Rush to replace antibiotics
Even the use of plant extracts, once dismissed as quack science, is attracting growing interest in the hunt for alternatives.
At the University of Leeds in England, biologists are experimenting with essential oils from thyme as a treatment for coccidiosis in chickens, one of the diseases currently controlled with in-feed antibiotics.
"Antibiotics are excellent growth promoters, and the ban will put EU farmers at a competitive disadvantage with producers elsewhere, so we are trying to find sustainable alternatives," said researcher Dr Henry Greathead.
Another Leeds University project is investigating the use of extracts from garlic and aniseed to increase digestive efficiency in cows.
Even if antibiotics were not being ruled out by the EU, they are becoming less effective at fighting infections a timely warning for farmers as bird flu becomes the latest agricultural bug to hit the headlines.
Basically, the more an antibiotic is used on farms, the more likely it is that bacteria will become resistant to it.
Meanwhile, there is increasing public concern that antibiotics damage human health by causing resistance.
This is just not a consumer scare: doctors know that increasing levels of antibiotic resistance have many potentially disastrous implications. For example, poisoning caused by food contaminated with antibiotic-resistant strains, is difficult to treat.
Some bacteria are now resistant to several antibiotics; these are called 'multi-drug resistant'.
Researchers say it is difficult to stop antibiotic resistance occurring, but they are looking for alternative anti-microbial therapies instead.

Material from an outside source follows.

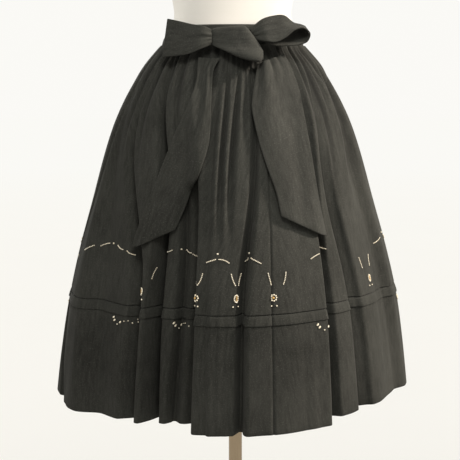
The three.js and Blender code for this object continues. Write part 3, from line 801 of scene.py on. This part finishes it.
class Border:
    """Places on the whole skirt by run along the cloth at the tuck, in millimetres."""

    def __init__(self):
        widths = [panel["width_at_tuck"] for panel in panels]
        self.starts = np.concatenate([[0], np.cumsum(widths)])
        self.total = self.starts[-1]
        self.beads = {"cream": [], "gold": []}

    def run_of(self, angle):
        for k, panel in enumerate(panels):
            first = panel["angle"][0]
            local = (angle - first) % 360
            if local <= panel["angle"][-1] - first:
                share = np.interp(local, panel["angle"] - first, panel["surfaces"][0].share[TUCK_ROW])
                return self.starts[k] + share * (self.starts[k + 1] - self.starts[k])
        raise ValueError(angle)

    def bead(self, run, drop, radius=BEAD_RADIUS, kind="cream", length=1.0, tilt=0.0):
        run %= self.total
        k = int(np.searchsorted(self.starts, run, side="right")) - 1
        share = (run - self.starts[k]) / (self.starts[k + 1] - self.starts[k])
        tier = 0 if drop < TUCK_DROP + TUCK_HEIGHT + 1 else 1
        surface = panels[k]["surfaces"][tier]
        point, normal = surface.at(share, drop)
        along = surface.along(share, drop, 0.002)
        up = np.cross(along, normal)
        if up[2] < 0:
            up = -up
        angle = tilt * DEGREE
        axis = along * math.cos(angle) + up * math.sin(angle)
        side = np.cross(normal, axis)
        centre = point + normal * radius * 0.62
        self.beads[kind].append((centre, axis * radius * length, side * radius, normal * radius * 0.85))

    def dash(self, run, drop, tilt):
        bow = rng.uniform(-1.3, 1.3)
        tilt = tilt + rng.uniform(-6, 6)
        for k in range(DASH_BEADS):
            t = k / (DASH_BEADS - 1) - 0.5
            along = t * DASH_LENGTH
            across = bow * (1 - 4 * t * t)
            cos, sin = math.cos(tilt * DEGREE), math.sin(tilt * DEGREE)
            place = run + along * cos - across * sin
            self.bead(place, drop - along * sin - across * cos, tilt=tilt, length=1.12)

    def flower(self, run, drop, open_centre):
        if open_centre:
            for k in range(9):
                angle = TAU * k / 9
                self.bead(run + 4.3 * math.cos(angle), drop + 4.3 * math.sin(angle), 1.35)
            self.bead(run, drop, 2.0, "gold")
        else:
            for k in range(12):
                angle = TAU * k / 12
                self.bead(run + 2.9 * math.cos(angle), drop + 5.0 * math.sin(angle), 1.2)
            for down in (-2.2, 0, 2.2):
                self.bead(run, drop + down, 1.3, "gold")
        for aside in (-4.5, 4.5):
            self.bead(run + aside, drop + 11.5, 1.2)

    def lay_out(self):
        hand = [self.run_of(angle) for angle in FLOWER_ANGLES]
        gap = (hand[0] - hand[-1]) % self.total
        more = round(gap / FLOWER_SPACING)
        flowers = hand + [hand[-1] + gap * k / more for k in range(1, more)]
        flowers.append(flowers[0] + self.total)
        flower_drop = TUCK_DROP - FLOWER_RISE
        for k in range(len(flowers) - 1):
            start, stop = flowers[k], flowers[k + 1]
            width = stop - start
            self.flower(start, flower_drop, k % 2 == 0)
            reach = min(width, WIDE_SWAG) / 2
            for across, up, tilt in zip(*SWAG_DASHES.values()):
                drop = flower_drop - up * SWAG_HEIGHT
                self.dash(start + across * reach, drop, tilt)
                self.dash(stop - across * reach, drop, -tilt)
            self.bead(start + width / 2, flower_drop - SWAG_HEIGHT, 1.5)
            if width > WIDE_SWAG:
                self.dash(start + width / 2 - 24, flower_drop - SWAG_HEIGHT + 4, 12)
                self.dash(start + width / 2 + 24, flower_drop - SWAG_HEIGHT + 4, -12)
            if width > NARROW_SWAG:
                self.spray(start + SPRAY_SHARES[k % len(SPRAY_SHARES)] * width)

    def spray(self, run):
        for along, below, size in zip(*SPRAY.values()):
            long = 1.7 if size > 1.8 else 1.0
            self.bead(run + along, TUCK_DROP + TUCK_HEIGHT + 3 + below, size / 1.3, length=long, tilt=40)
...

Here in Ireland, researchers from St Vincent's University Hospital Education and Research Centre, University College Dublin and Trinity College Dublin have teamed up to investigate anti-microbial peptides in chickens that might naturally protect against infection and might be potentially used instead of antibiotics.
Professor Cliona O'Farrelly at St Vincent's says the peptides can have potential uses in healthcare and foods.
They can be used directly to improve chickens' or pigs' immune systems.
They could be added to foods for people with special needs, such as immuno-suppressed, or older people who have an increased risk of infection, thus replacing antibiotics.
Food containing anti-microbial peptides may possess a function above and beyond its nutritional role and can then be termed "functional foods."
So far, the Irish research group have identified nine anti-microbial peptides in the chicken genome.